All of the data below must be repeated exactly.

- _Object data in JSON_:
[START]

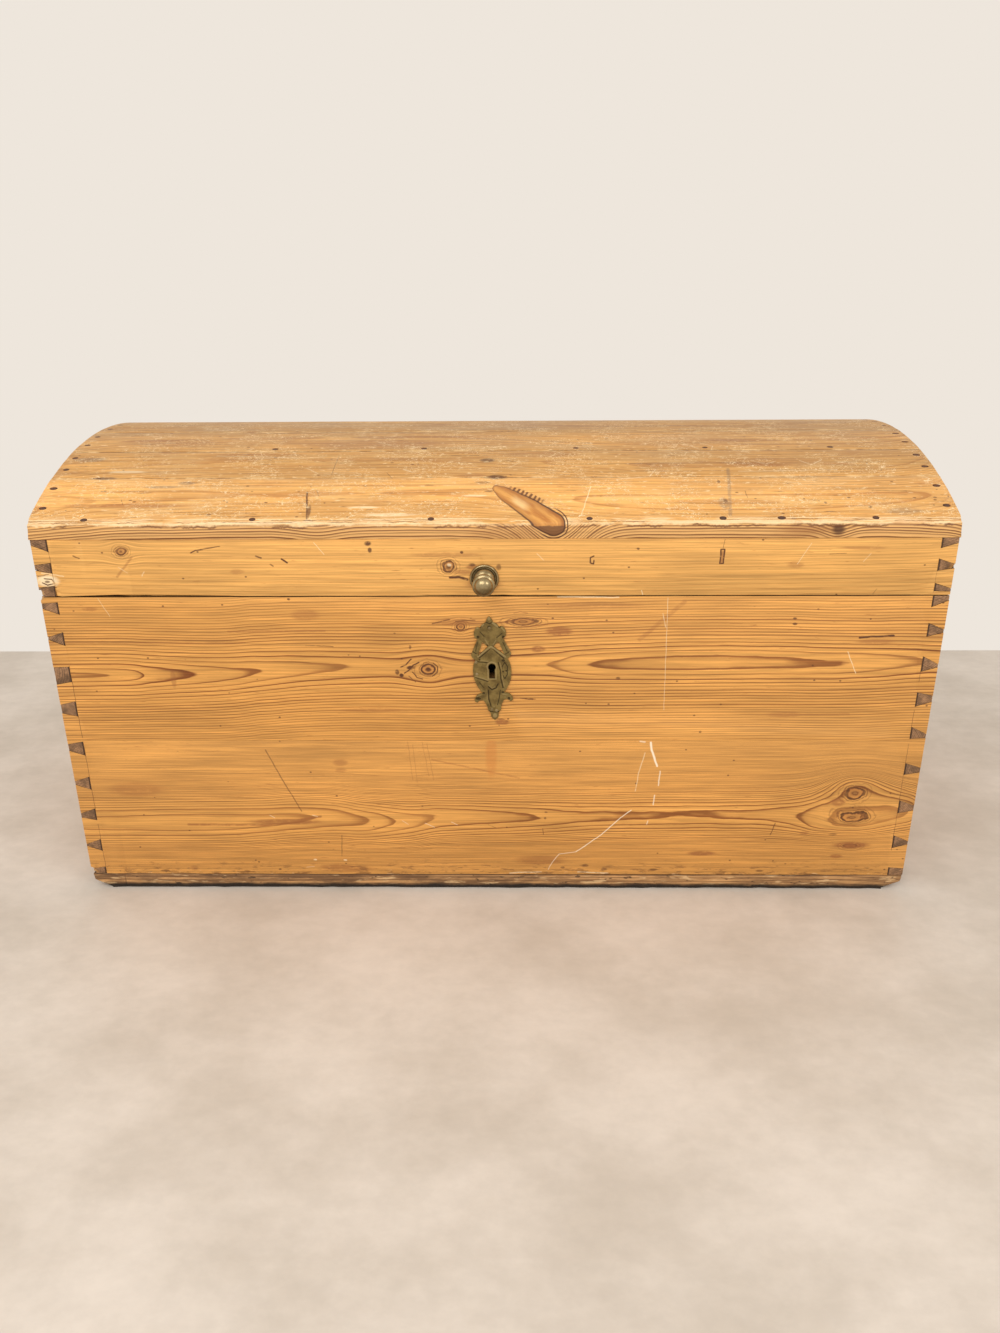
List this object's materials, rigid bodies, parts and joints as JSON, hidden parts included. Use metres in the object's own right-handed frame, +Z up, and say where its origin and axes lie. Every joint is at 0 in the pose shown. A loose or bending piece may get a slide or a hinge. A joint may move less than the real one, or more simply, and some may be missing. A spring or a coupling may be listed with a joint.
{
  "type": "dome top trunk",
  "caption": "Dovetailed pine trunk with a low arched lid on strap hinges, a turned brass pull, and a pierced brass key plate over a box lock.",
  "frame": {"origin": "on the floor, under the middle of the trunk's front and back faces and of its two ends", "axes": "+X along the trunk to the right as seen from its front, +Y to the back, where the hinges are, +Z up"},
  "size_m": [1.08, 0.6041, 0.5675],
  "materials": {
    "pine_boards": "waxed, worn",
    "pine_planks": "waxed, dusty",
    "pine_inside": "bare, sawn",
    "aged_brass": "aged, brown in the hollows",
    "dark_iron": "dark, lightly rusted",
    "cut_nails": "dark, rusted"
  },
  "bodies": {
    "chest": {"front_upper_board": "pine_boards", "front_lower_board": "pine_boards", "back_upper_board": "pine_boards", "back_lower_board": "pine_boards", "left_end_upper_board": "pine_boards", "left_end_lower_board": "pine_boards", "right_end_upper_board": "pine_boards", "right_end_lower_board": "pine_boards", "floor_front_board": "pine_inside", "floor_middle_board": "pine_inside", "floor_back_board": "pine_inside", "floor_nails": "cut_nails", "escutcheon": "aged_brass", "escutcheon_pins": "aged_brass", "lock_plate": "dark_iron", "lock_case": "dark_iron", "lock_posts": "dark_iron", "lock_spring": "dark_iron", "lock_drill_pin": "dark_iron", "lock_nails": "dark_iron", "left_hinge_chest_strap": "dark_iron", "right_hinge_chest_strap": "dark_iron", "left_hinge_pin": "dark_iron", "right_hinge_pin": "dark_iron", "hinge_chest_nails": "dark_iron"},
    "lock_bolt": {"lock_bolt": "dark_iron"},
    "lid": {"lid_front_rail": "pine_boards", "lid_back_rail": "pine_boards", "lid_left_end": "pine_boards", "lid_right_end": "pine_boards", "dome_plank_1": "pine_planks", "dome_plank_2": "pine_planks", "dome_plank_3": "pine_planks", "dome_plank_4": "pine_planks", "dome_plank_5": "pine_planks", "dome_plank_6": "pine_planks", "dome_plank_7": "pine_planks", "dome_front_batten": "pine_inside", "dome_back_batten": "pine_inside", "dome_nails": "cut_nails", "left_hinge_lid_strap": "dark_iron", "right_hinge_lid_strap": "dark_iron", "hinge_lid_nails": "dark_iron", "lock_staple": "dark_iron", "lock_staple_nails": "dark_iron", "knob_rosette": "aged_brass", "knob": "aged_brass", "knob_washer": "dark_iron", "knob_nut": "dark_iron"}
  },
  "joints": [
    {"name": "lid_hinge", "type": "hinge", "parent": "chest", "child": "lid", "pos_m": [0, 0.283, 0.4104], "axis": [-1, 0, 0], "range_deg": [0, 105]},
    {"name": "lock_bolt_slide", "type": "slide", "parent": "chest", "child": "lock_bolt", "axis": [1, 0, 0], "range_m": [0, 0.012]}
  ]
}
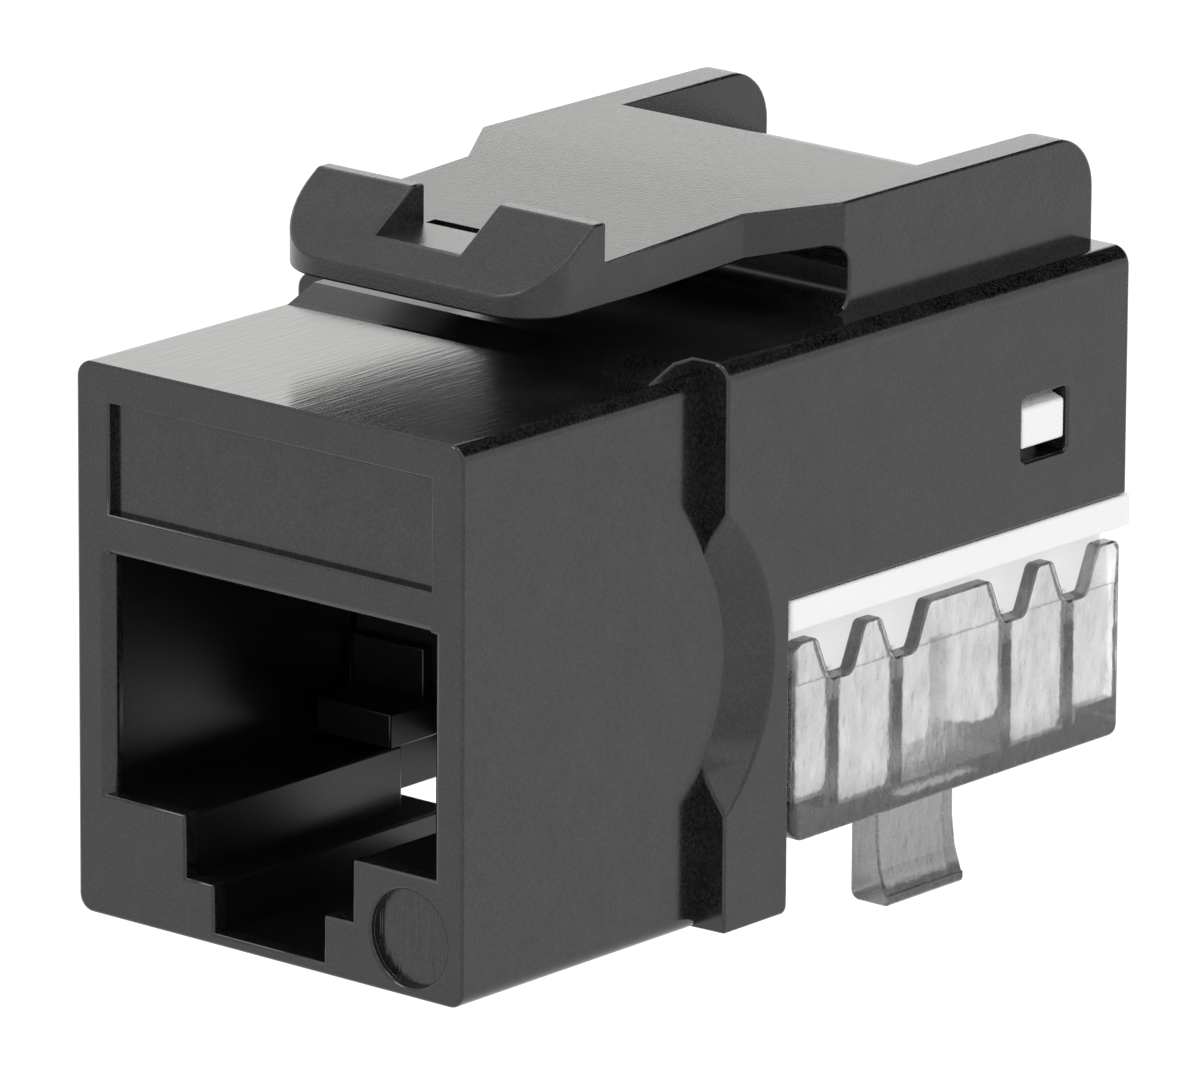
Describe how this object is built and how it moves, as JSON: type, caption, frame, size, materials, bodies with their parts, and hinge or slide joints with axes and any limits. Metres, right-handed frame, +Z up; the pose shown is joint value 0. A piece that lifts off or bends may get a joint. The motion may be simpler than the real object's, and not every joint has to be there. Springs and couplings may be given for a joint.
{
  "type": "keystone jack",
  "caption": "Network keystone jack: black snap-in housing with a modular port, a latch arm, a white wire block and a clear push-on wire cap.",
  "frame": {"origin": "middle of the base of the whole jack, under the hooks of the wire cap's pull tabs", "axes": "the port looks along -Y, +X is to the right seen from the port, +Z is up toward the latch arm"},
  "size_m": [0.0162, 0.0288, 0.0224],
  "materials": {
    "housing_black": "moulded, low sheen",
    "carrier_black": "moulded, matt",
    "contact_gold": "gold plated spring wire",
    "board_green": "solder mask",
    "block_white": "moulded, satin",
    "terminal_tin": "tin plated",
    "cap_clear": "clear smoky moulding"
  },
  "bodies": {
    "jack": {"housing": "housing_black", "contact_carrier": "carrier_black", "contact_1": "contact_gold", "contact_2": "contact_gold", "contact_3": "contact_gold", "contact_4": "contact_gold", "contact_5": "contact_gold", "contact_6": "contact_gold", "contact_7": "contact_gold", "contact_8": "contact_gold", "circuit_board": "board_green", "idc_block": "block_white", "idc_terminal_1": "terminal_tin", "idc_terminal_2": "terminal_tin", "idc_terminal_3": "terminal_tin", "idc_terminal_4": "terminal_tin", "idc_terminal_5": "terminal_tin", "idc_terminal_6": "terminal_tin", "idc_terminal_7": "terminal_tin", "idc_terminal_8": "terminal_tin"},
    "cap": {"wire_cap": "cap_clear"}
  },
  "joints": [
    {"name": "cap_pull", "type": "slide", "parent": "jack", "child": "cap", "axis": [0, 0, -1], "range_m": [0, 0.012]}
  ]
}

[END]

- _Expected output_:
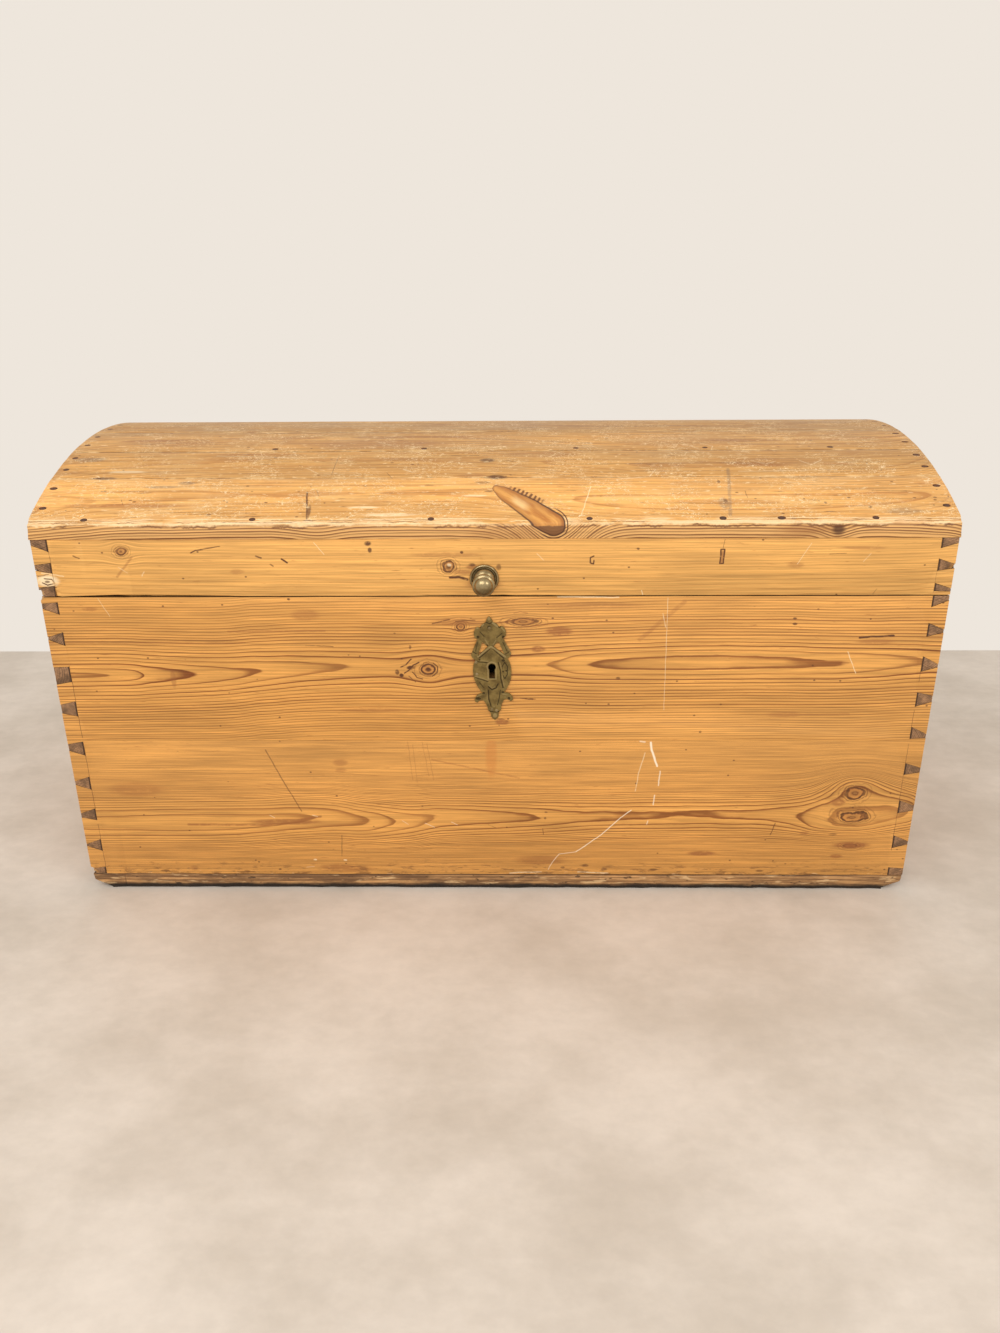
List this object's materials, rigid bodies, parts and joints as JSON, hidden parts included. Use metres in the object's own right-handed frame, +Z up, and say where its origin and axes lie. Every joint is at 0 in the pose shown. A loose or bending piece may get a slide or a hinge. A joint may move less than the real one, or more simply, and some may be missing. A spring or a coupling may be listed with a joint.
{
  "type": "dome top trunk",
  "caption": "Dovetailed pine trunk with a low arched lid on strap hinges, a turned brass pull, and a pierced brass key plate over a box lock.",
  "frame": {"origin": "on the floor, under the middle of the trunk's front and back faces and of its two ends", "axes": "+X along the trunk to the right as seen from its front, +Y to the back, where the hinges are, +Z up"},
  "size_m": [1.08, 0.6041, 0.5675],
  "materials": {
    "pine_boards": "waxed, worn",
    "pine_planks": "waxed, dusty",
    "pine_inside": "bare, sawn",
    "aged_brass": "aged, brown in the hollows",
    "dark_iron": "dark, lightly rusted",
    "cut_nails": "dark, rusted"
  },
  "bodies": {
    "chest": {"front_upper_board": "pine_boards", "front_lower_board": "pine_boards", "back_upper_board": "pine_boards", "back_lower_board": "pine_boards", "left_end_upper_board": "pine_boards", "left_end_lower_board": "pine_boards", "right_end_upper_board": "pine_boards", "right_end_lower_board": "pine_boards", "floor_front_board": "pine_inside", "floor_middle_board": "pine_inside", "floor_back_board": "pine_inside", "floor_nails": "cut_nails", "escutcheon": "aged_brass", "escutcheon_pins": "aged_brass", "lock_plate": "dark_iron", "lock_case": "dark_iron", "lock_posts": "dark_iron", "lock_spring": "dark_iron", "lock_drill_pin": "dark_iron", "lock_nails": "dark_iron", "left_hinge_chest_strap": "dark_iron", "right_hinge_chest_strap": "dark_iron", "left_hinge_pin": "dark_iron", "right_hinge_pin": "dark_iron", "hinge_chest_nails": "dark_iron"},
    "lock_bolt": {"lock_bolt": "dark_iron"},
    "lid": {"lid_front_rail": "pine_boards", "lid_back_rail": "pine_boards", "lid_left_end": "pine_boards", "lid_right_end": "pine_boards", "dome_plank_1": "pine_planks", "dome_plank_2": "pine_planks", "dome_plank_3": "pine_planks", "dome_plank_4": "pine_planks", "dome_plank_5": "pine_planks", "dome_plank_6": "pine_planks", "dome_plank_7": "pine_planks", "dome_front_batten": "pine_inside", "dome_back_batten": "pine_inside", "dome_nails": "cut_nails", "left_hinge_lid_strap": "dark_iron", "right_hinge_lid_strap": "dark_iron", "hinge_lid_nails": "dark_iron", "lock_staple": "dark_iron", "lock_staple_nails": "dark_iron", "knob_rosette": "aged_brass", "knob": "aged_brass", "knob_washer": "dark_iron", "knob_nut": "dark_iron"}
  },
  "joints": [
    {"name": "lid_hinge", "type": "hinge", "parent": "chest", "child": "lid", "pos_m": [0, 0.283, 0.4104], "axis": [-1, 0, 0], "range_deg": [0, 105]},
    {"name": "lock_bolt_slide", "type": "slide", "parent": "chest", "child": "lock_bolt", "axis": [1, 0, 0], "range_m": [0, 0.012]}
  ]
}
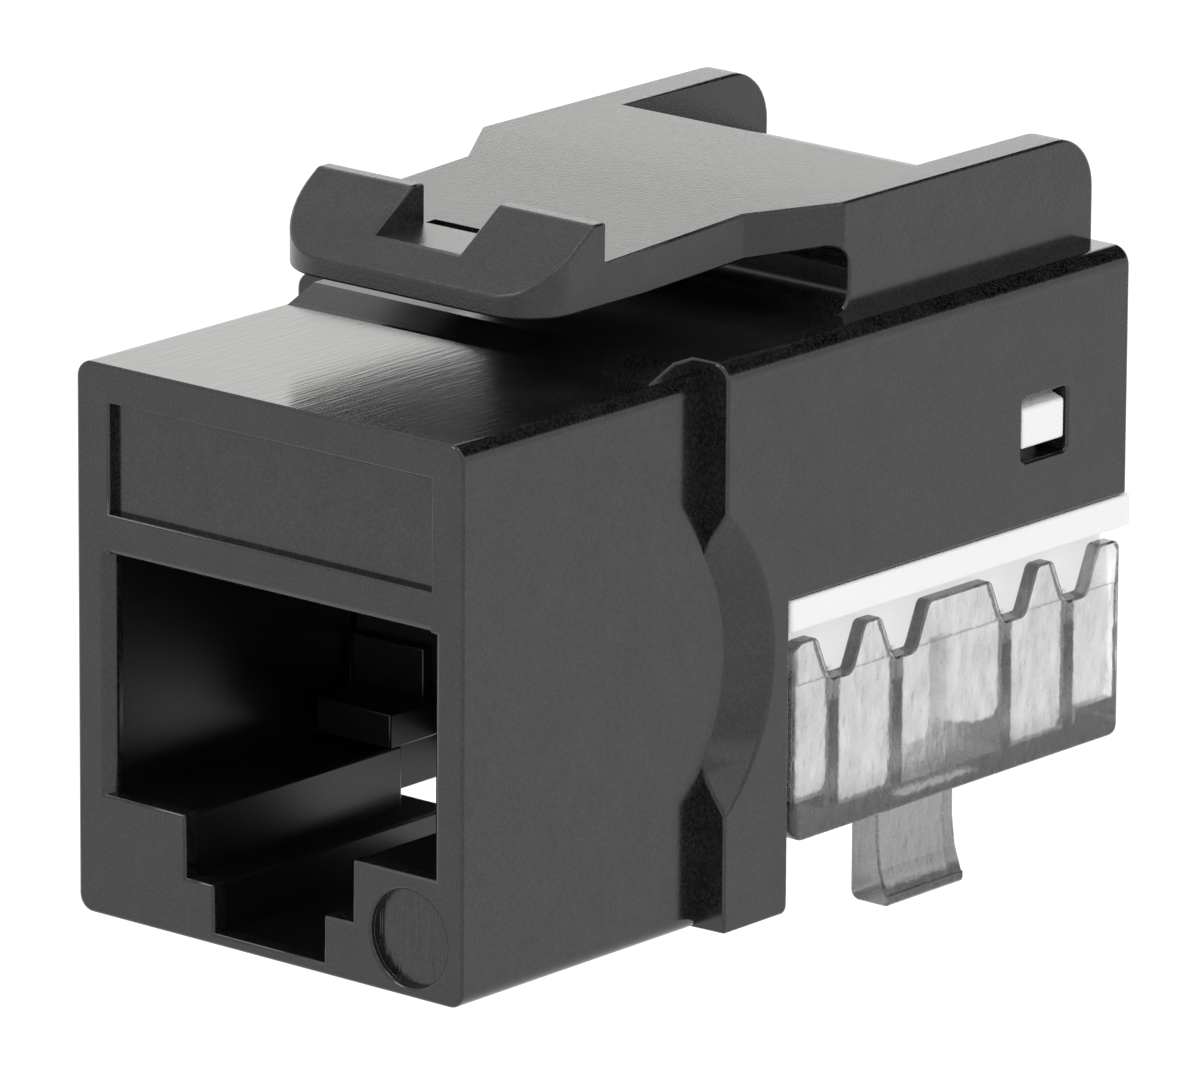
Describe how this object is built and how it moves, as JSON: type, caption, frame, size, materials, bodies with their parts, and hinge or slide joints with axes and any limits. Metres, right-handed frame, +Z up; the pose shown is joint value 0. A piece that lifts off or bends may get a joint. The motion may be simpler than the real object's, and not every joint has to be there. Springs and couplings may be given for a joint.
{
  "type": "keystone jack",
  "caption": "Network keystone jack: black snap-in housing with a modular port, a latch arm, a white wire block and a clear push-on wire cap.",
  "frame": {"origin": "middle of the base of the whole jack, under the hooks of the wire cap's pull tabs", "axes": "the port looks along -Y, +X is to the right seen from the port, +Z is up toward the latch arm"},
  "size_m": [0.0162, 0.0288, 0.0224],
  "materials": {
    "housing_black": "moulded, low sheen",
    "carrier_black": "moulded, matt",
    "contact_gold": "gold plated spring wire",
    "board_green": "solder mask",
    "block_white": "moulded, satin",
    "terminal_tin": "tin plated",
    "cap_clear": "clear smoky moulding"
  },
  "bodies": {
    "jack": {"housing": "housing_black", "contact_carrier": "carrier_black", "contact_1": "contact_gold", "contact_2": "contact_gold", "contact_3": "contact_gold", "contact_4": "contact_gold", "contact_5": "contact_gold", "contact_6": "contact_gold", "contact_7": "contact_gold", "contact_8": "contact_gold", "circuit_board": "board_green", "idc_block": "block_white", "idc_terminal_1": "terminal_tin", "idc_terminal_2": "terminal_tin", "idc_terminal_3": "terminal_tin", "idc_terminal_4": "terminal_tin", "idc_terminal_5": "terminal_tin", "idc_terminal_6": "terminal_tin", "idc_terminal_7": "terminal_tin", "idc_terminal_8": "terminal_tin"},
    "cap": {"wire_cap": "cap_clear"}
  },
  "joints": [
    {"name": "cap_pull", "type": "slide", "parent": "jack", "child": "cap", "axis": [0, 0, -1], "range_m": [0, 0.012]}
  ]
}